**Your instructions:** Reproduce all of the material word for word.

**Data section:**

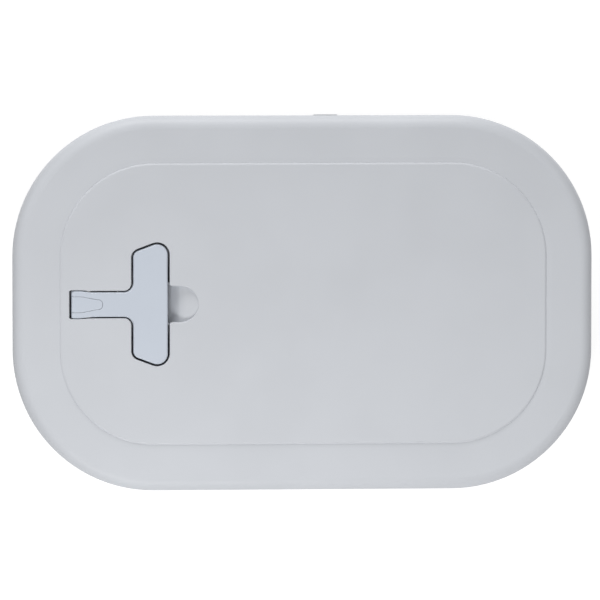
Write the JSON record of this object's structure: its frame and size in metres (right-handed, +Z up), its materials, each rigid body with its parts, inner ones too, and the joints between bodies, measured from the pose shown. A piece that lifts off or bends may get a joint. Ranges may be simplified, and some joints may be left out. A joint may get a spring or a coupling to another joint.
{
  "type": "hinged access hatch",
  "caption": "Rounded rectangular deck hatch: raised-panel lid hinged on a coaming frame, flush T handle in a recess with finger scoop, sprung hook latch and rubber gasket.",
  "frame": {"origin": "centre of the deck screw pattern, on the deck plane under the flange", "axes": "+Z up out of the deck, +X along the hatch from the latch end to the hinge end, +Y across it"},
  "size_m": [0.44, 0.2845, 0.054],
  "materials": {
    "lid_plastic": "fine grained matt moulding, pale grey",
    "frame_plastic": "matt moulding, pale grey",
    "handle_plastic": "smooth satin moulding, pale blue grey",
    "bush_plastic": "plain bearing plastic, off white",
    "rubber_black": "black seal rubber",
    "stainless_steel": "brushed stainless"
  },
  "bodies": {
    "frame": {"frame": "frame_plastic", "strike_plate": "stainless_steel", "strike_plate_screws": "stainless_steel", "hinge_pin": "stainless_steel"},
    "lid": {"lid": "lid_plastic", "lid_gasket": "rubber_black", "shaft_bush_front": "bush_plastic", "shaft_bush_back": "bush_plastic", "shaft_seal_front": "rubber_black", "shaft_seal_back": "rubber_black", "latch_spring": "stainless_steel"},
    "handle": {"handle": "handle_plastic", "pivot_cap": "handle_plastic", "handle_screw": "stainless_steel", "handle_shaft": "stainless_steel", "shaft_spacer": "bush_plastic", "latch_hook_front": "stainless_steel", "latch_hook_back": "stainless_steel", "shaft_clip_front": "stainless_steel", "shaft_clip_back": "stainless_steel"}
  },
  "joints": [
    {"name": "lid_hinge", "type": "hinge", "parent": "frame", "child": "lid", "pos_m": [0.2148, 0, 0.0105], "axis": [0, 1, 0], "range_deg": [0, 100]},
    {"name": "handle_lift", "type": "hinge", "parent": "lid", "child": "handle", "pos_m": [-0.1631, 0, 0.0165], "axis": [0, -1, 0], "range_deg": [0, 90], "stiffness_Nm_per_rad": 0.02, "springref_deg": -34.38, "deforming": ["latch_spring"]}
  ]
}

**The result:**
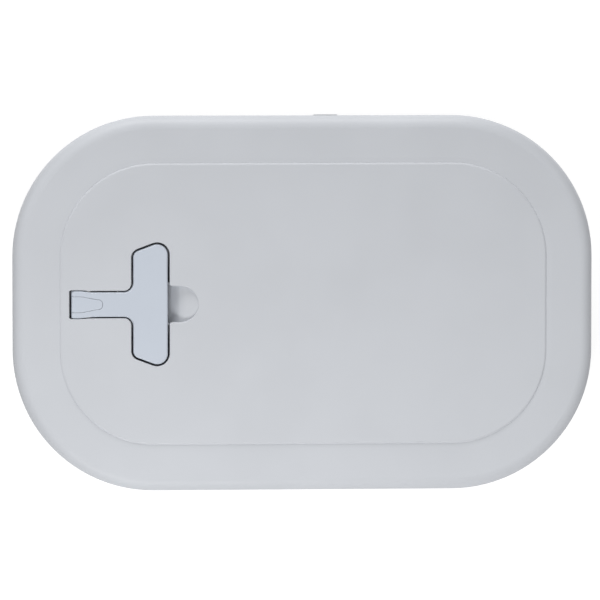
Write the JSON record of this object's structure: its frame and size in metres (right-handed, +Z up), its materials, each rigid body with its parts, inner ones too, and the joints between bodies, measured from the pose shown. A piece that lifts off or bends may get a joint. Ranges may be simplified, and some joints may be left out. A joint may get a spring or a coupling to another joint.
{
  "type": "hinged access hatch",
  "caption": "Rounded rectangular deck hatch: raised-panel lid hinged on a coaming frame, flush T handle in a recess with finger scoop, sprung hook latch and rubber gasket.",
  "frame": {"origin": "centre of the deck screw pattern, on the deck plane under the flange", "axes": "+Z up out of the deck, +X along the hatch from the latch end to the hinge end, +Y across it"},
  "size_m": [0.44, 0.2845, 0.054],
  "materials": {
    "lid_plastic": "fine grained matt moulding, pale grey",
    "frame_plastic": "matt moulding, pale grey",
    "handle_plastic": "smooth satin moulding, pale blue grey",
    "bush_plastic": "plain bearing plastic, off white",
    "rubber_black": "black seal rubber",
    "stainless_steel": "brushed stainless"
  },
  "bodies": {
    "frame": {"frame": "frame_plastic", "strike_plate": "stainless_steel", "strike_plate_screws": "stainless_steel", "hinge_pin": "stainless_steel"},
    "lid": {"lid": "lid_plastic", "lid_gasket": "rubber_black", "shaft_bush_front": "bush_plastic", "shaft_bush_back": "bush_plastic", "shaft_seal_front": "rubber_black", "shaft_seal_back": "rubber_black", "latch_spring": "stainless_steel"},
    "handle": {"handle": "handle_plastic", "pivot_cap": "handle_plastic", "handle_screw": "stainless_steel", "handle_shaft": "stainless_steel", "shaft_spacer": "bush_plastic", "latch_hook_front": "stainless_steel", "latch_hook_back": "stainless_steel", "shaft_clip_front": "stainless_steel", "shaft_clip_back": "stainless_steel"}
  },
  "joints": [
    {"name": "lid_hinge", "type": "hinge", "parent": "frame", "child": "lid", "pos_m": [0.2148, 0, 0.0105], "axis": [0, 1, 0], "range_deg": [0, 100]},
    {"name": "handle_lift", "type": "hinge", "parent": "lid", "child": "handle", "pos_m": [-0.1631, 0, 0.0165], "axis": [0, -1, 0], "range_deg": [0, 90], "stiffness_Nm_per_rad": 0.02, "springref_deg": -34.38, "deforming": ["latch_spring"]}
  ]
}